◆ **Task statement**: Up to and including the line that contains "wasm.setup();", write out each line of the material from its first line, exactly.

◆ **Material provided**:
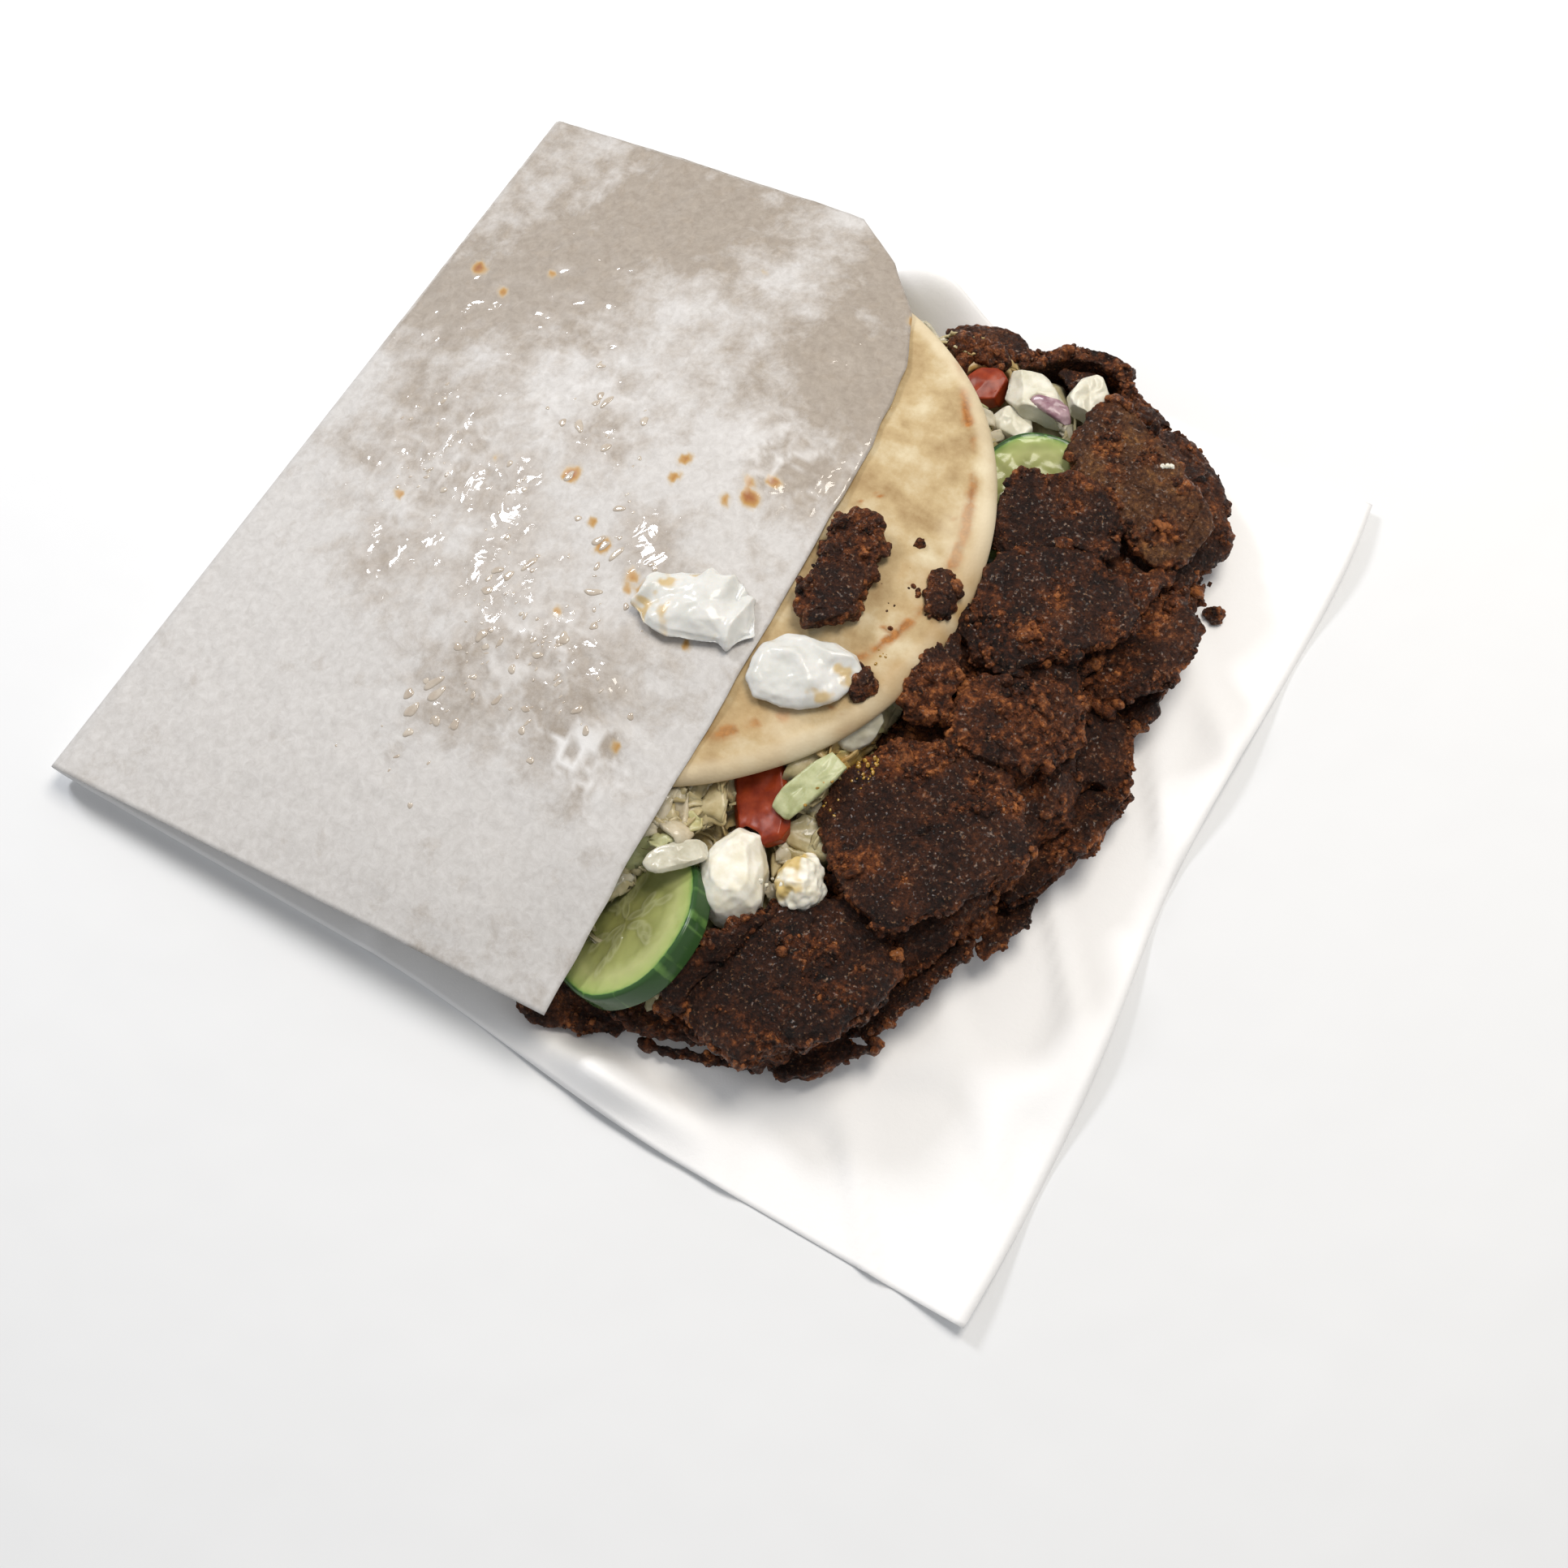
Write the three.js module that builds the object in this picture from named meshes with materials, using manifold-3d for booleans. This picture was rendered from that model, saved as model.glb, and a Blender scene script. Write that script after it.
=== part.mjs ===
// A gyro: a round pita folded over salad and sliced meat, lying in one folded sheet of deli paper.
// Millimetres, +Z up. The bread's fold runs along Y, its mouth opens towards +X, and the sheet's
// underside lies on z = 0. The filling spills out of the mouth over the lower half of the sheet.
import * as THREE from "three";
import { mergeVertices } from "three/addons/utils/BufferGeometryUtils.js";
import Module from "manifold-3d";

const wasm = await Module();
wasm.setup();

// The folded bread
const PITA_RADIUS = 94;
const PITA_THICK = 5.5;
const RIM_THICK = 7;
const STUFFED_HEIGHT = 43; // from the table to the bread's upper face, at the middle of the fold
const END_DROP = 8; // how much lower that face is at the two ends of the fold
const RIM_DROOP = 4;
const DROOP_START = 50; // x where the upper half starts to sink towards its rim
const SPINE_X = 3; // outermost line of the fold
const MIDDLE_Y = 4; // middle of the fold

// The sheet of paper
const PAPER_THICK = 0.8;
const FOLD_X = -130; // outermost line of the sheet's fold
const FOLD_RADIUS = 5.5;
const FLAP_LIFT = 0.5; // between the bread and the flap that lies on it
const FLAP_CREST_X = 12; // where the flap starts down towards its fold
const FLAP_EDGE = [[-150, 43], [-25, 44], [40, 41], [71, 36], [90, 28], [107, 13], [121, -6]]; // y, x
const FLAP_LOW_Y = -149;
const LOW_Y = -156;
const HIGH_Y = 121;
const MARGIN_X = 180; // right margin of the lower half
const MARGIN_LOW_Y = -164;

// What lies on what keeps this much air in between
const AIR = 0.35;
const FLOOR = PAPER_THICK + AIR;

const TURN = 2 * Math.PI;
const { smoothstep, lerp, degToRad } = THREE.MathUtils;

// The same series of numbers from 0 to 1 every time for one seed.
function draws(seed) {
  let state = seed * 7919 + 17;
  return () => {
    state = (state * 1103515245 + 12345) % 2147483648;
    return state / 2147483648;
  };
}

// Straight interpolation in a short list of [place, value] pairs.
function between(pairs, place) {
  const next = pairs.findIndex(([p]) => p >= place);
  if (next < 0) return pairs.at(-1)[1];
  if (next === 0) return pairs[0][1];
  const [[p0, v0], [p1, v1]] = [pairs[next - 1], pairs[next]];
  return lerp(v0, v1, (place - p0) / (p1 - p0));
}

function bump(value, middle, width) {
  return Math.exp(-(((value - middle) / width) ** 2));
}

function geometryOf(points, faces) {
  const geometry = new THREE.BufferGeometry();
  geometry.setAttribute("position", new THREE.Float32BufferAttribute(points.flat(), 3));
  geometry.setIndex(faces.flat());
  return geometry;
}

// A closed slab in rings round a centre: point(fraction, angle, side) is on its upper (1) or lower (-1) face.
function slabGeometry(sides, rings, point) {
  const points = [point(0, 0, 1), point(0, 0, -1)];
  for (const fraction of rings)
    for (const side of [1, -1])
      for (let k = 0; k < sides; k++) points.push(point(fraction, (TURN * k) / sides, side));
  const at = (ring, lower, k) => 2 + (ring * 2 + lower) * sides + (k % sides);
  const last = rings.length - 1;
  const faces = [];
  for (let k = 0; k < sides; k++) {
    faces.push([0, at(0, 0, k), at(0, 0, k + 1)], [1, at(0, 1, k + 1), at(0, 1, k)]);
    for (let ring = 0; ring < last; ring++) {
      const [a, b, c, d] = [at(ring, 0, k), at(ring, 0, k + 1), at(ring + 1, 0, k), at(ring + 1, 0, k + 1)];
      faces.push([a, c, d], [a, d, b]);
      const [e, f, g, h] = [at(ring, 1, k), at(ring, 1, k + 1), at(ring + 1, 1, k), at(ring + 1, 1, k + 1)];
      faces.push([e, h, g], [e, f, h]);
    }
    faces.push([at(last, 0, k), at(last, 1, k), at(last, 1, k + 1)]);
    faces.push([at(last, 0, k), at(last, 1, k + 1), at(last, 0, k + 1)]);
  }
  return geometryOf(points, faces);
}

// A closed thin sheet: middle(row, column) gives its middle surface, half its thickness from either face.
function sheetGeometry(rows, columns, middle, thickness) {
  const grid = [];
  for (let i = 0; i < rows; i++) {
    grid.push([]);
    for (let j = 0; j < columns; j++) grid[i].push(new THREE.Vector3(...middle(i, j)));
  }
  const points = [];
  for (const side of [1, -1])
    for (let i = 0; i < rows; i++)
      for (let j = 0; j < columns; j++) {
        const along = grid[Math.min(i + 1, rows - 1)][j].clone().sub(grid[Math.max(i - 1, 0)][j]);
        const across = grid[i][Math.min(j + 1, columns - 1)].clone().sub(grid[i][Math.max(j - 1, 0)]);
        const normal = across.cross(along).normalize();
        points.push(grid[i][j].clone().addScaledVector(normal, (side * thickness) / 2).toArray());
      }
  const at = (i, j, lower) => lower * rows * columns + i * columns + j;
  const faces = [];
  const quad = (a, b, c, d) => faces.push([a, b, c], [a, c, d]);
  for (let i = 0; i < rows - 1; i++)
    for (let j = 0; j < columns - 1; j++) {
      quad(at(i, j, 0), at(i, j + 1, 0), at(i + 1, j + 1, 0), at(i + 1, j, 0));
      quad(at(i, j, 1), at(i + 1, j, 1), at(i + 1, j + 1, 1), at(i, j + 1, 1));
    }
  for (let i = 0; i < rows - 1; i++) {
    quad(at(i, 0, 0), at(i + 1, 0, 0), at(i + 1, 0, 1), at(i, 0, 1));
    quad(at(i + 1, columns - 1, 0), at(i, columns - 1, 0), at(i, columns - 1, 1), at(i + 1, columns - 1, 1));
  }
  for (let j = 0; j < columns - 1; j++) {
    quad(at(0, j + 1, 0), at(0, j, 0), at(0, j, 1), at(0, j + 1, 1));
    quad(at(rows - 1, j, 0), at(rows - 1, j + 1, 0), at(rows - 1, j + 1, 1), at(rows - 1, j, 1));
  }
  return geometryOf(points, faces);
}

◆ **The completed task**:
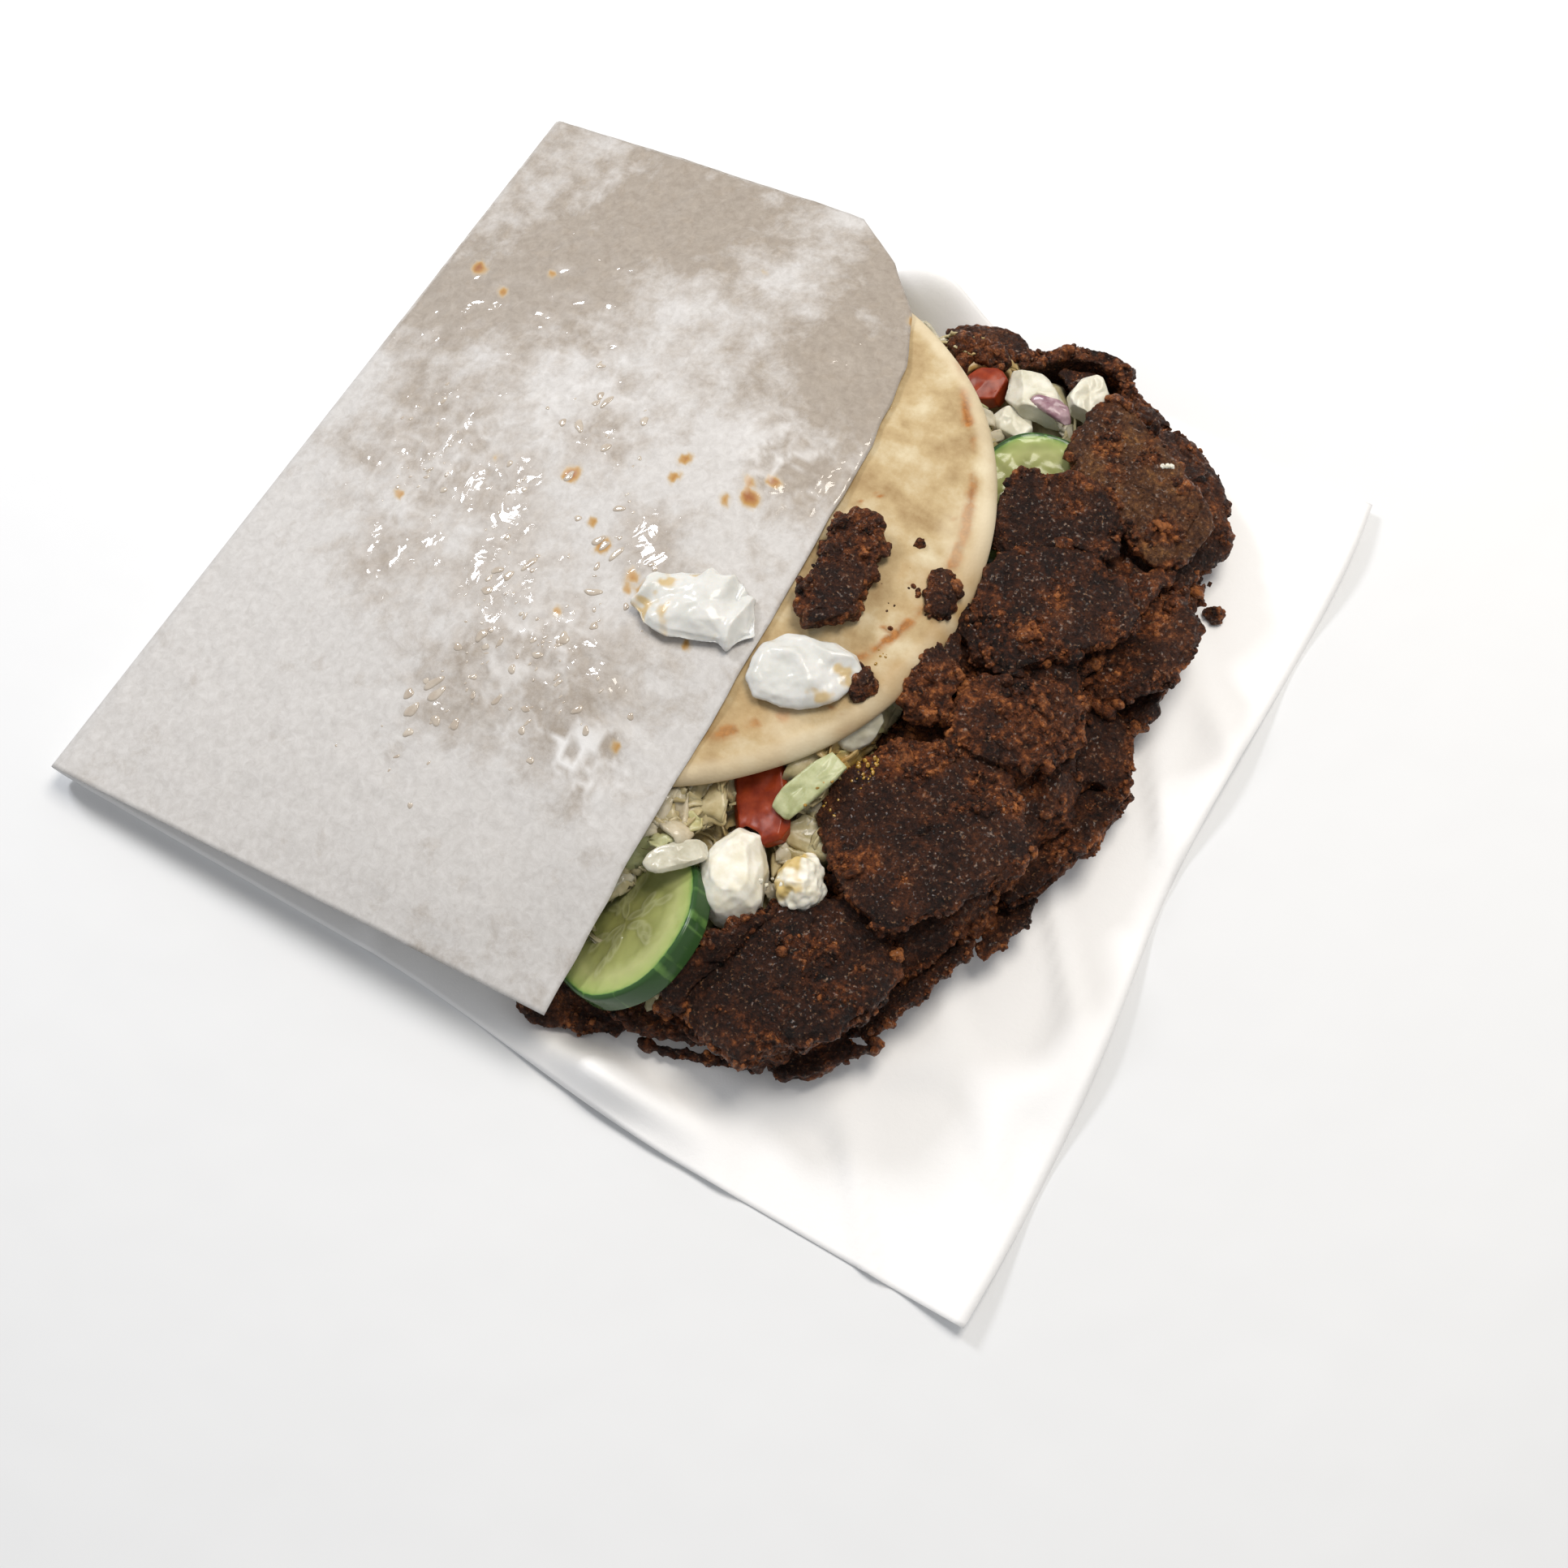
Write the three.js module that builds the object in this picture from named meshes with materials, using manifold-3d for booleans. This picture was rendered from that model, saved as model.glb, and a Blender scene script. Write that script after it.
=== part.mjs ===
// A gyro: a round pita folded over salad and sliced meat, lying in one folded sheet of deli paper.
// Millimetres, +Z up. The bread's fold runs along Y, its mouth opens towards +X, and the sheet's
// underside lies on z = 0. The filling spills out of the mouth over the lower half of the sheet.
import * as THREE from "three";
import { mergeVertices } from "three/addons/utils/BufferGeometryUtils.js";
import Module from "manifold-3d";

const wasm = await Module();
wasm.setup();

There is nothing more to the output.